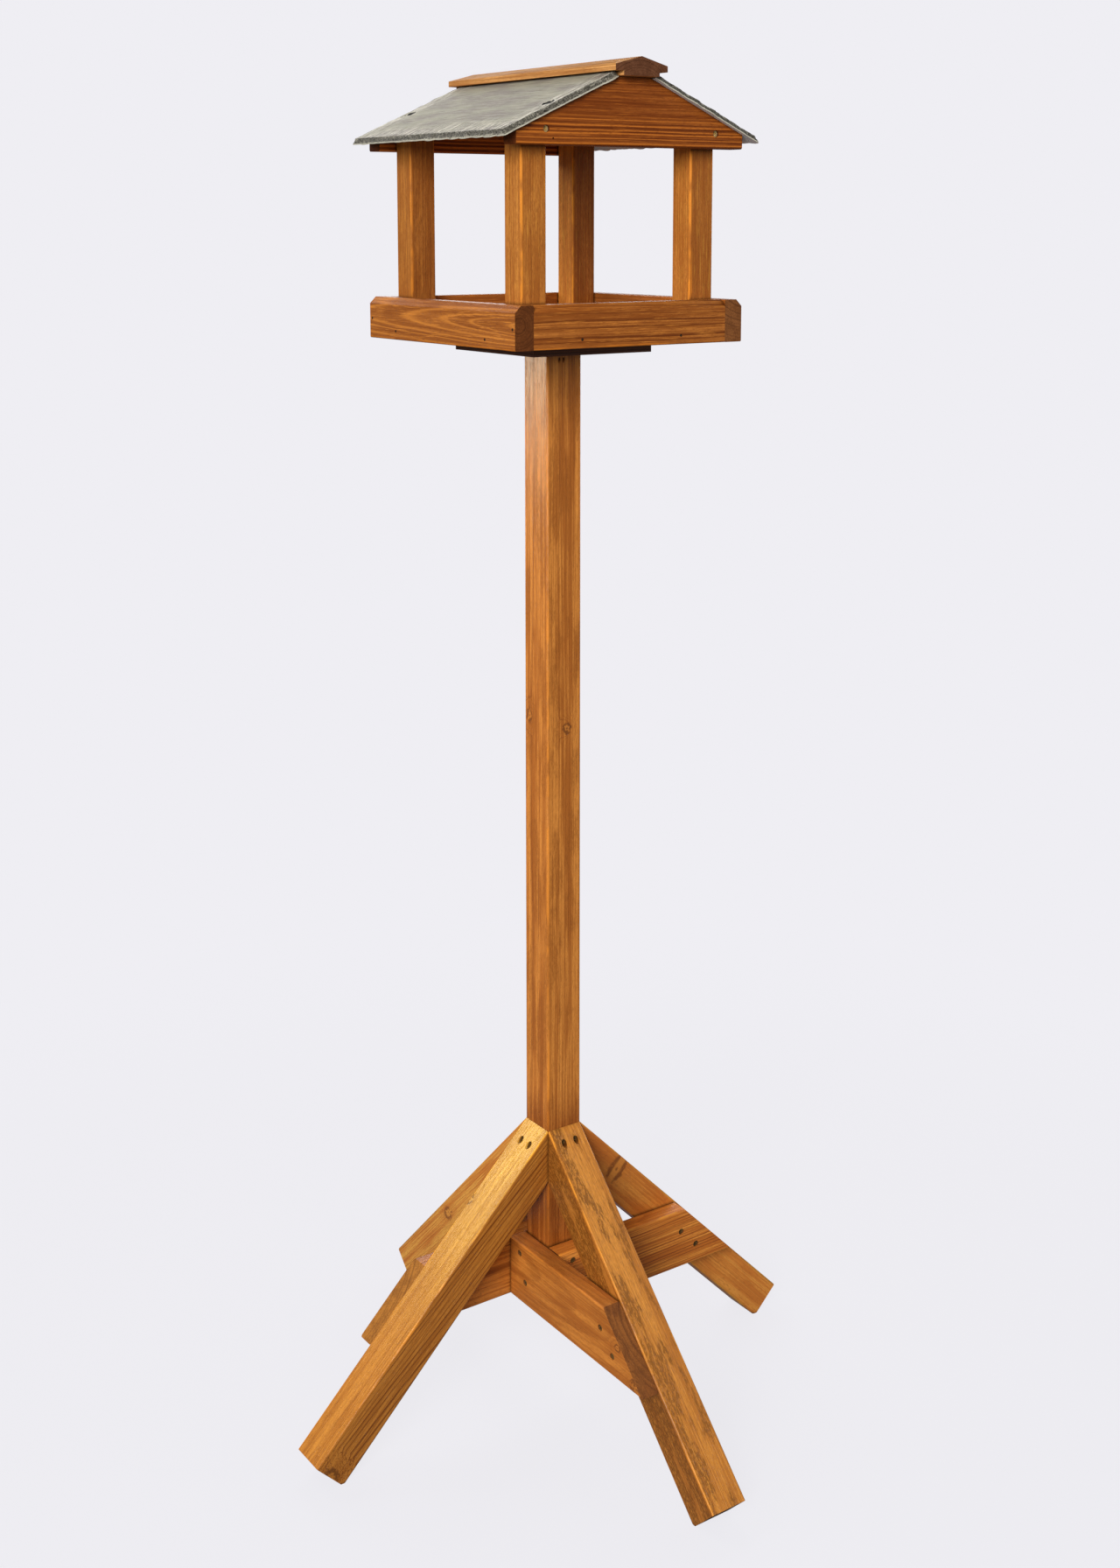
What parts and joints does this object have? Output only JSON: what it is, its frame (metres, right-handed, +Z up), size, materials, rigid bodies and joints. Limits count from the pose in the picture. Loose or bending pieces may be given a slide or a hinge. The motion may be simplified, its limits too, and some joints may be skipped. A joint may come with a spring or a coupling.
{
  "type": "bird feeder on pole",
  "caption": "Open wooden bird table with a slate pitched roof over a rimmed seed tray, on a square pole with splayed legs and horizontal braces.",
  "frame": {"origin": "on the ground plane, on the axis of the pole", "axes": "+Z up along the pole; -Y front and +Y back, the ways that the gables face; +X right and -X left, across the ridge; each leg points along one of the four horizontal axes"},
  "size_m": [0.6352, 0.6352, 1.4911],
  "materials": {
    "leg_wood": "satin",
    "pole_wood": "satin",
    "house_wood": "satin",
    "gable_wood": "satin",
    "plywood": "matte",
    "slate": "matte",
    "yellow_zinc": "satin",
    "nail_steel": "satin"
  },
  "bodies": {
    "root": {"pole": "pole_wood", "leg_front": "leg_wood", "leg_right": "leg_wood", "leg_back": "leg_wood", "leg_left": "leg_wood", "brace_front": "pole_wood", "brace_right": "pole_wood", "brace_back": "pole_wood", "brace_left": "pole_wood", "leg_screws": "yellow_zinc", "brace_pole_screws": "yellow_zinc", "brace_leg_screws": "yellow_zinc", "mounting_plate": "plywood", "pole_toe_nails": "nail_steel", "plate_screws": "yellow_zinc", "tray_floor": "house_wood", "rim_front": "house_wood", "rim_right": "house_wood", "rim_back": "house_wood", "rim_left": "house_wood", "rim_corner_nails": "nail_steel", "rim_floor_nails": "nail_steel", "post_front_left": "house_wood", "post_front_right": "house_wood", "post_back_left": "house_wood", "post_back_right": "house_wood", "post_screws": "yellow_zinc", "gable_front": "gable_wood", "gable_back": "gable_wood", "gable_screws": "yellow_zinc", "slate_left": "slate", "slate_right": "slate", "slate_screws": "yellow_zinc", "ridge_cap": "house_wood", "ridge_pins": "nail_steel"}
  },
  "joints": []
}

--------------------

◆ GOAL ◆
Please repeat the listing above in full and exactly.

◆ FULL SOLUTION ◆
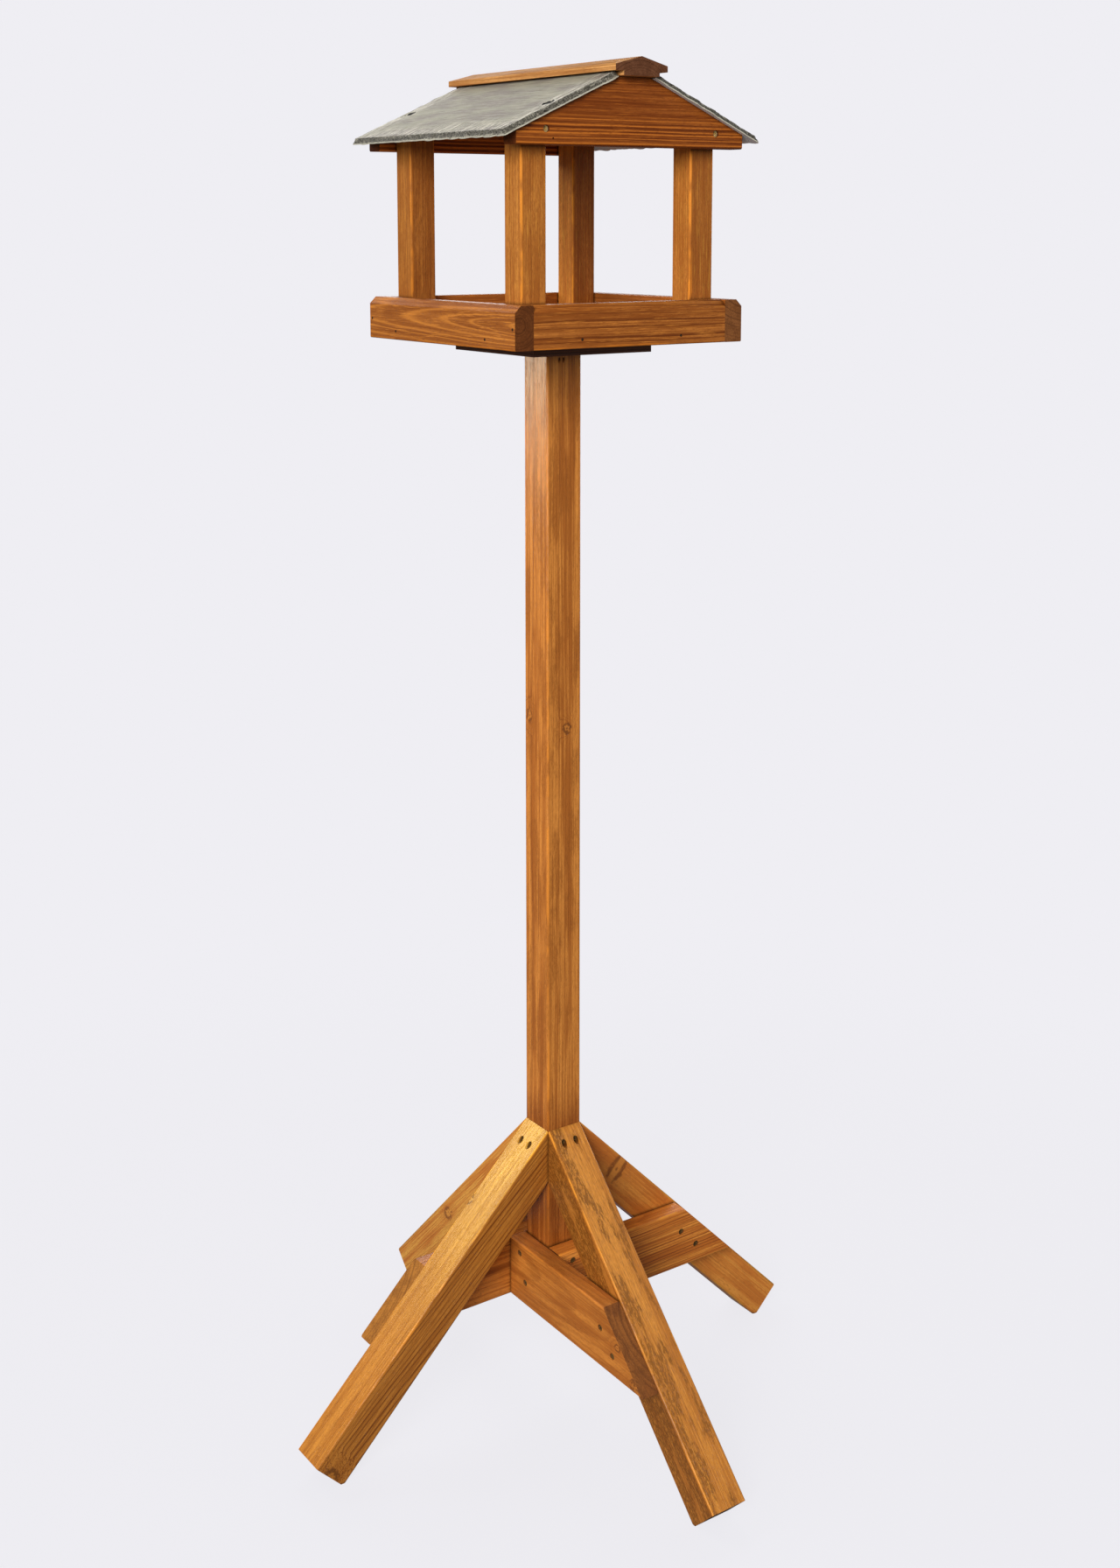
What parts and joints does this object have? Output only JSON: what it is, its frame (metres, right-handed, +Z up), size, materials, rigid bodies and joints. Limits count from the pose in the picture. Loose or bending pieces may be given a slide or a hinge. The motion may be simplified, its limits too, and some joints may be skipped. A joint may come with a spring or a coupling.
{
  "type": "bird feeder on pole",
  "caption": "Open wooden bird table with a slate pitched roof over a rimmed seed tray, on a square pole with splayed legs and horizontal braces.",
  "frame": {"origin": "on the ground plane, on the axis of the pole", "axes": "+Z up along the pole; -Y front and +Y back, the ways that the gables face; +X right and -X left, across the ridge; each leg points along one of the four horizontal axes"},
  "size_m": [0.6352, 0.6352, 1.4911],
  "materials": {
    "leg_wood": "satin",
    "pole_wood": "satin",
    "house_wood": "satin",
    "gable_wood": "satin",
    "plywood": "matte",
    "slate": "matte",
    "yellow_zinc": "satin",
    "nail_steel": "satin"
  },
  "bodies": {
    "root": {"pole": "pole_wood", "leg_front": "leg_wood", "leg_right": "leg_wood", "leg_back": "leg_wood", "leg_left": "leg_wood", "brace_front": "pole_wood", "brace_right": "pole_wood", "brace_back": "pole_wood", "brace_left": "pole_wood", "leg_screws": "yellow_zinc", "brace_pole_screws": "yellow_zinc", "brace_leg_screws": "yellow_zinc", "mounting_plate": "plywood", "pole_toe_nails": "nail_steel", "plate_screws": "yellow_zinc", "tray_floor": "house_wood", "rim_front": "house_wood", "rim_right": "house_wood", "rim_back": "house_wood", "rim_left": "house_wood", "rim_corner_nails": "nail_steel", "rim_floor_nails": "nail_steel", "post_front_left": "house_wood", "post_front_right": "house_wood", "post_back_left": "house_wood", "post_back_right": "house_wood", "post_screws": "yellow_zinc", "gable_front": "gable_wood", "gable_back": "gable_wood", "gable_screws": "yellow_zinc", "slate_left": "slate", "slate_right": "slate", "slate_screws": "yellow_zinc", "ridge_cap": "house_wood", "ridge_pins": "nail_steel"}
  },
  "joints": []
}